# start of Supplied records
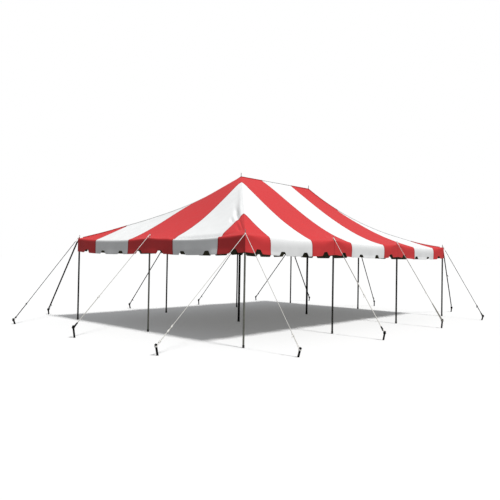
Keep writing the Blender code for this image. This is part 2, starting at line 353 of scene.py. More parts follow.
def eave_size(x, y):
    """Inset at which the cloth starts to turn down at the eave, and the drop to where it hangs straight."""
    place, bays, soft = (x, 3, EAVE_ON_SIDE) if on_side(x, y) else (y, 2, EAVE_ON_END)
    share = (place / POLE_SPACING + bays / 2) % 1
    softness = smooth(0.10, 0.55, min(share, 1 - share) * POLE_SPACING)
    return [between(pair, softness) for pair in zip(EAVE_AT_POLE, soft)]


def eave_curve(high, eave, drop, share):
    """Height on the rounded eave, at a share of the way from its inner edge to where the cloth hangs."""
    return high * (1 - share) ** 2 + 2 * eave * share * (1 - share) + (eave - drop) * share ** 2


def at_inset(x, y, inset):
    """The plan position moved straight in or out to an inset from its eave."""
    if on_side(x, y):
        return x, math.copysign(HALF_WIDTH - inset, y)
    return math.copysign(HALF_LENGTH - inset, x), y


def dressed_top(x, y):
    """Height of the finished roof cloth."""
    start, drop = eave_size(x, y)
    inset = max(0.0, inward_share(x, y)) * HALF_WIDTH
    if inset >= start:
        return taut_top(x, y)
    high, eave = taut_top(*at_inset(x, y, start)), taut_top(*at_inset(x, y, 0.0))
    return eave_curve(high, eave, drop, 1 - math.sqrt(inset / start))


def panel_place(x, y):
    """Distance from the corner along the eave, measured in the cut panels, which narrow upwards."""
    inward = max(0.0, inward_share(x, y))
    along, across = HALF_LENGTH - abs(x), HALF_WIDTH - abs(y)
    near_hip = max(0.0, 1 - abs(along - across) / HIP_ROUNDING)
    from_corner = max(along, across) + 0.25 * HIP_ROUNDING * near_hip ** 2
    gather = PANEL_GATHER * inward ** PANEL_GATHER_POWER
    place = (from_corner - gather * HALF_LENGTH) / (1 - gather)
    corner = "front" if y < 0 else "back", "left" if x < 0 else "right"
    marks = [0.0]
    for (at_eave, at_end, power), end in zip(SEAMS[corner], SEAM_ENDS):
        marks.append(between((at_eave, at_end), min(1.0, inward / end) ** power))
    marks.append(HALF_LENGTH)
    for index, mark in enumerate(marks[1:]):
        if place <= mark:
            share = (place - marks[index]) / (mark - marks[index])
            return between(SEAM_CUTS[index:index + 2], share)
    return place


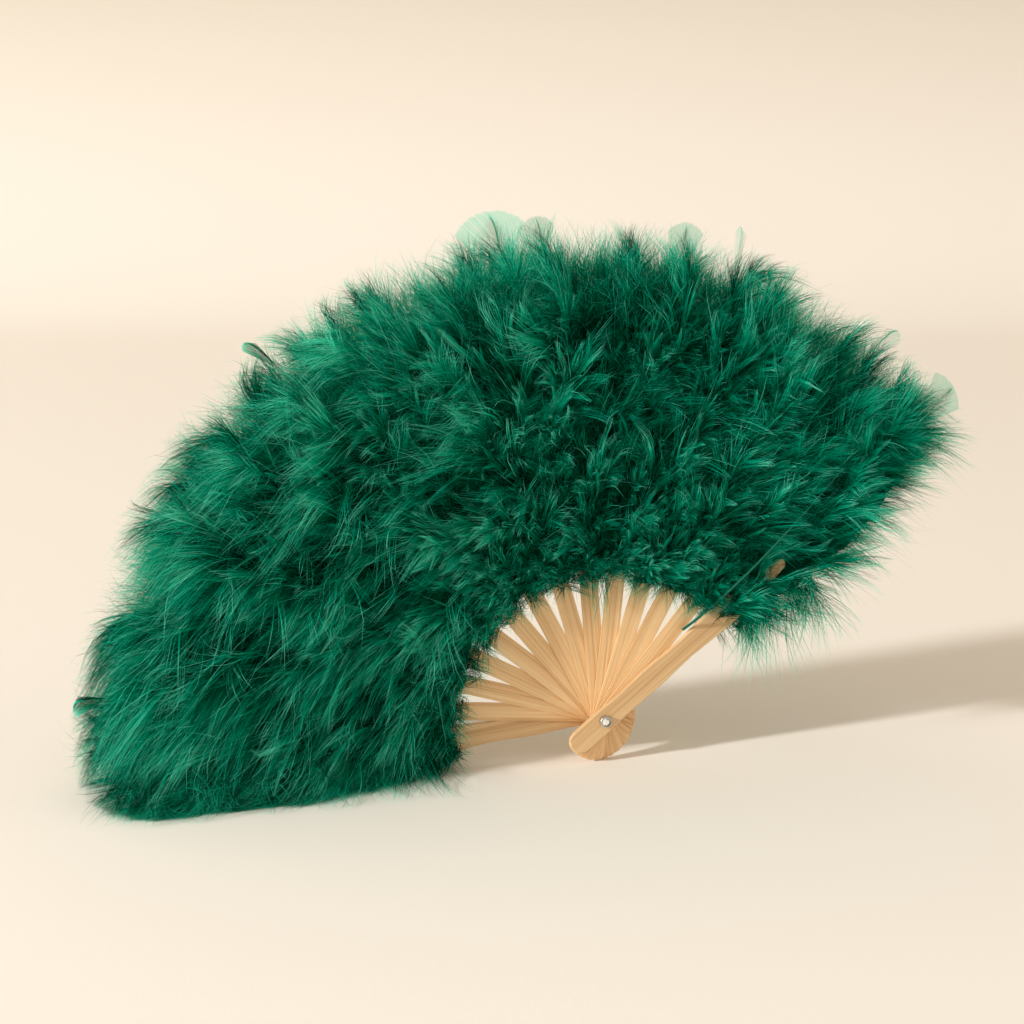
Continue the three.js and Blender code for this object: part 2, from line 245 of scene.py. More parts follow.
shaft = new_piece("bare_quill", corners, tube_faces(steps, sides), quill, smooth=True)
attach(shaft, "front_guard")
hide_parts("front_quill")

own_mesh(shaft)

# Each span of the ribbon sags a little between two sticks and ripples along its edges.
BAND_RADIUS, BAND_WIDTH, BAND_THICKNESS = 0.088, 0.006, 0.0004
BAND_GAP, BAND_SAG, BAND_RIPPLE = 0.0004, 0.0009, 0.0002
steps = 16
band_faces = [(a, d, c, b) for a, b, c, d in tube_faces(steps, 4)]
for k in range(STICKS - 1):
    here, there = stick_angle(k), stick_angle(k + 1)
    backs = [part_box(stick_name(j))[1][1] for j in (k, k + 1)]
    corners = []
    for share in np.linspace(0, 1, steps + 1):
        angle = here + share * (there - here)
        back = backs[0] + share * (backs[1] - backs[0]) + BAND_GAP + BAND_SAG * math.sin(math.pi * share)
        ripple = BAND_RIPPLE * math.sin(5 * math.pi * share)
        for r, depth in ((-1, 0), (1, 0), (1, 1), (-1, 1)):
            radius = BAND_RADIUS + r * BAND_WIDTH / 2
            y = back + depth * BAND_THICKNESS + ripple * r
            corners.append((pivot[0] + radius * math.cos(angle), y, pivot[2] + radius * math.sin(angle)))
    band = new_piece(f"band_{k + 1:02d}", corners, band_faces, satin)
    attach(band, stick_name(k))
    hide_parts(f"ribbon_span_{k + 1:02d}")
    along = (-math.sin(here), 0, math.cos(here))
    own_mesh(band)

# Down plumes
# Turkey down dyed emerald, bound to the front and back of every stick. Each plume is a fine shaft
# bristling with long soft barbs that cling together in locks, dark at the root and paler at the tip; the dark
# root is partly the dye and partly painted shade deep in the down.

# The inner and the outer edge of the down, from the rivet. It reaches least far at the front guard.
START, REACH = 0.0735, 0.254
REACH_SHARES = (1, 1, 1, 0.98, 0.96, 0.93, 0.9)
# How high the down stands over its stick: shares of the way outwards, and shares of the depth there.
DEPTH = 0.034
SHARES = (0, 0.2, 0.38, 0.55, 0.72, 0.87, 1)
CRESTS = (0.24, 0.48, 0.7, 0.88, 1, 0.88, 0.4)
HALF_PITCH = math.radians(OPEN_ANGLE / (STICKS - 1) / 2)
# Down that would reach below HEAP is heaped up between there and FLOOR.
FLOOR, HEAP = 0.0004, 0.009
# The map that shades the barbs has this many columns, from dark to pale.
COLUMNS = 64
# Off the fan, in a stick's own axes: outward, off the fan, across.
OFF = np.array([0.0, 1.0, 0.0])


def reach(k):
    place = np.linspace(0, STICKS - 1, len(REACH_SHARES))
    return REACH * np.interp(k, place, REACH_SHARES)


def shell(r, k):
    return DEPTH * np.interp((r - START) / (reach(k) - START), SHARES, CRESTS)


def soft_limit(value, limit, give):
    over = np.maximum(value - limit, 0)
    return np.minimum(value, limit) + give * (1 - np.exp(-over / give))


def unit(v):
    return v / np.maximum(np.linalg.norm(v, axis=-1, keepdims=True), 1e-9)


# The dye and painted shade from the dark root of a barb to its pale tip: share of the ramp, and colour.
DYE_AND_SHADE = (
    (0.00, (0.000, 0.012, 0.006)), (0.22, (0.000, 0.070, 0.034)), (0.45, (0.000, 0.190, 0.102)),
    (0.66, (0.000, 0.400, 0.240)), (0.84, (0.004, 0.600, 0.395)), (1.00, (0.150, 0.880, 0.650)),
)
# A barb's place on the ramp is its own tone plus the base set below, and rises by the gain set below, mostly
# near its tip: its darker root is partly the dye and partly painted shade deep in the down.
DYE_AND_SHADE_LATENESS, DYE_AND_SHADE_GAIN, DYE_AND_SHADE_BASE = 1.8, 0.98, -0.42


def down_material():
    material, tree, shader = new_material("emerald_down")
    nodes, links = tree.nodes, tree.links
    place = nodes.new("ShaderNodeUVMap")
    place.uv_map = "OFBake"
    split = nodes.new("ShaderNodeSeparateXYZ")
    links.new(place.outputs["UV"], split.inputs["Vector"])
    tone = nodes.new("ShaderNodeValToRGB")
    stops = tone.color_ramp.elements
    for at, colour in DYE_AND_SHADE[1:-1]:
        stops.new(at)
    for stop, (at, colour) in zip(stops, DYE_AND_SHADE):
        stop.color = (*colour, 1)
    late = nodes.new("ShaderNodeMath")
    late.operation = "POWER"
    late.inputs[1].default_value = DYE_AND_SHADE_LATENESS
    links.new(split.outputs["Y"], late.inputs[0])
    along = nodes.new("ShaderNodeMath")
    along.operation = "MULTIPLY_ADD"
    along.inputs[1].default_value = DYE_AND_SHADE_GAIN
    along.inputs[2].default_value = DYE_AND_SHADE_BASE
    links.new(late.outputs[0], along.inputs[0])
    both = nodes.new("ShaderNodeMath")
    both.operation = "ADD"
    both.use_clamp = True
    links.new(split.outputs["X"], both.inputs[0])
    links.new(along.outputs[0], both.inputs[1])
    links.new(both.outputs[0], tone.inputs["Fac"])
    links.new(tone.outputs["Color"], shader.inputs["Base Color"])
    shader.inputs["Roughness"].default_value = 0.8
    shader.inputs["Specular IOR Level"].default_value = 0.0
    glow = nodes.new("ShaderNodeBsdfTranslucent")
    links.new(tone.outputs["Color"], glow.inputs["Color"])
    mix = nodes.new("ShaderNodeMixShader")
    mix.inputs["Fac"].default_value = 0.35
    links.new(shader.outputs["BSDF"], mix.inputs[1])
    links.new(glow.outputs["BSDF"], mix.inputs[2])
    links.new(mix.outputs["Shader"], nodes["Material Output"].inputs["Surface"])
    return material


emerald = down_material()


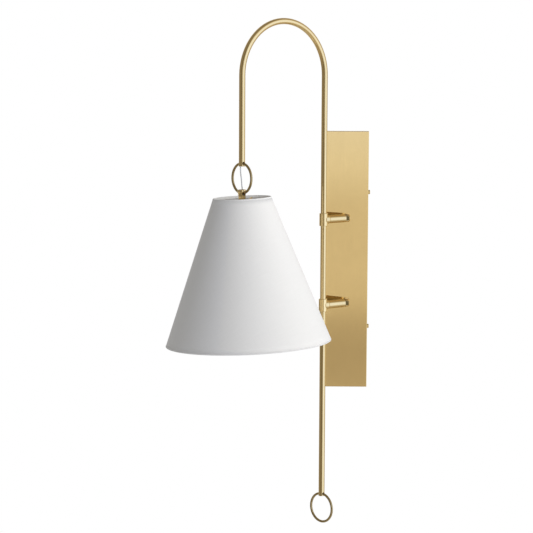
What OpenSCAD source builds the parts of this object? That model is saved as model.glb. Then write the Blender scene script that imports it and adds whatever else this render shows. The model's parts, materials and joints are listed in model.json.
# end of Supplied records
* Task instructions
Write the lines again exactly, beginning at the line that has "Continue the three.js" and stopping after the line that has "own_mesh(shaft)"; include no other lines.

* Response below
Continue the three.js and Blender code for this object: part 2, from line 245 of scene.py. More parts follow.
shaft = new_piece("bare_quill", corners, tube_faces(steps, sides), quill, smooth=True)
attach(shaft, "front_guard")
hide_parts("front_quill")

own_mesh(shaft)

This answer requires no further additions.